Using oligonucleotide microarrays, we have examined the expression of 22,000 genes in peripheral blood cells treated with pegylated interferon-alpha2b (PEG-IFN-alpha) and ribavirin. Treatment with ribavirin had very little effect on gene expression, whereas treatment with PEG-IFN-alpha had a dramatic effect, modulating the expression of approximately 1000 genes (at p < 0.001). In addition to genes previously reported to be induced by type I or type II IFNs, many novel genes were found to be upregulated, including transcription factors, such as ATF3, ATF4, properdin, a key regulator of the complement pathway, a homeobox gene (HESX1), and an RNA editing enzyme (apobec3). Chemokines CXCL10 and CXCL11 were upregulated, whereas CXCL5 was downregulated. Cytokines interleukin-15 (IL-15) and IL-18 were also significantly induced, whereas IL-1alpha and IL-1beta were downregulated. Most other interleukins were not affected. The results of the microarrays were confirmed by kinetic real-time PCR. These data indicate that IFN treatment causes upregulation of genes associated with the stress response, apoptosis, and signaling, and an equal number of genes are downregulated, including those associated with protein synthesis, specific cytokines and chemokines and other biosynthetic functions.

Changes in gene expression during pegylated interferon and ribavirin therapy of chronic hepatitis C virus distinguish responders from nonresponders to antiviral therapy.

Treating chronic hepatitis C virus (HCV) infection using pegylated alpha interferon and ribavirin leads to sustained clearance of virus and clinical improvement in approximately 50% of patients. Response rates are lower among patients with genotype 1 than with genotypes 2 and 3 and among African-American (AA) patients compared to Caucasian (CA) patients. Using DNA microarrays, gene expression was assessed for a group of 33 African-American and 36 Caucasian American patients with chronic HCV genotype 1 infection during the first 28 days of treatment. Results were examined with respect to treatment responses and to race. Patients showed a response to treatment at the gene expression level in RNA isolated from peripheral blood mononuclear cells irrespective of degree of decrease in HCV RNA levels. However, gene expression responses were relatively blunted in patients with poor viral response (<1.5 log(10)-IU/ml decrease at 28 days) compared to those in patients with a marked (>3.5 log(10)-IU/ml decrease) or intermediate (1.5 to 3.5 log(10)-IU/ml decrease) response. The number of genes that were up- or down-regulated by pegylated interferon and ribavirin treatment was fewer in patients with a poor response than in those with an intermediate or marked viral response. However AA patients had a stronger interferon response than CA patients in general.
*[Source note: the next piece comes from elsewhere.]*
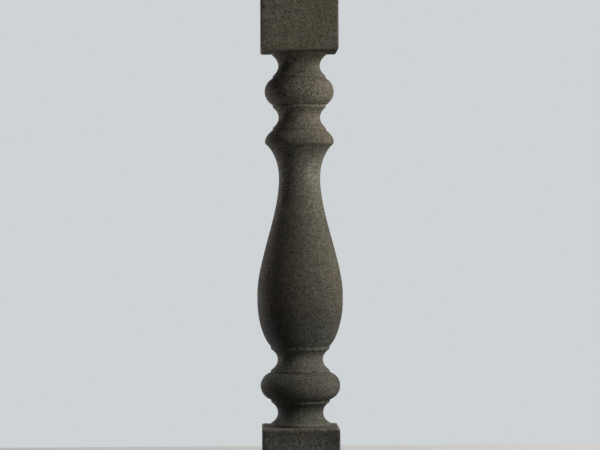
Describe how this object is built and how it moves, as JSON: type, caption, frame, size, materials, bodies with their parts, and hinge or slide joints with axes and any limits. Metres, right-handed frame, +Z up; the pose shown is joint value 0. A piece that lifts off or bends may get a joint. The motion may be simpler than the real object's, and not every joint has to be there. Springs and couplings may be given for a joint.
{
  "type": "concrete baluster",
  "caption": "Cast concrete baluster: a turned vase-shaped shaft with rings and hollows between square end blocks; stands upright and carries a handrail.",
  "frame": {"origin": "centre of the underside of the lower square block", "axes": "+Z up along the turned axis; X and Y square to the faces of the two blocks, with -Y the face seen in the picture"},
  "size_m": [0.1236, 0.1236, 0.7],
  "materials": {
    "concrete": "rough cast, fine sandy grain, dark grey-brown"
  },
  "bodies": {
    "root": {"baluster": "concrete"}
  },
  "joints": []
}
The induced levels of known interferon-stimulated genes such as the 2'5'-oligoadenylate synthetase, MX1, IRF-7, and toll-like receptor TLR-7 genes was lower in poor-response patients than in marked- or intermediate-response patients. Thus, the relative lack of viral response to interferon therapy of hepatitis C virus infection is associated with blunted interferon cell signaling. No specific regulatory gene could be identified as responsible for this global blunting or the racial differences.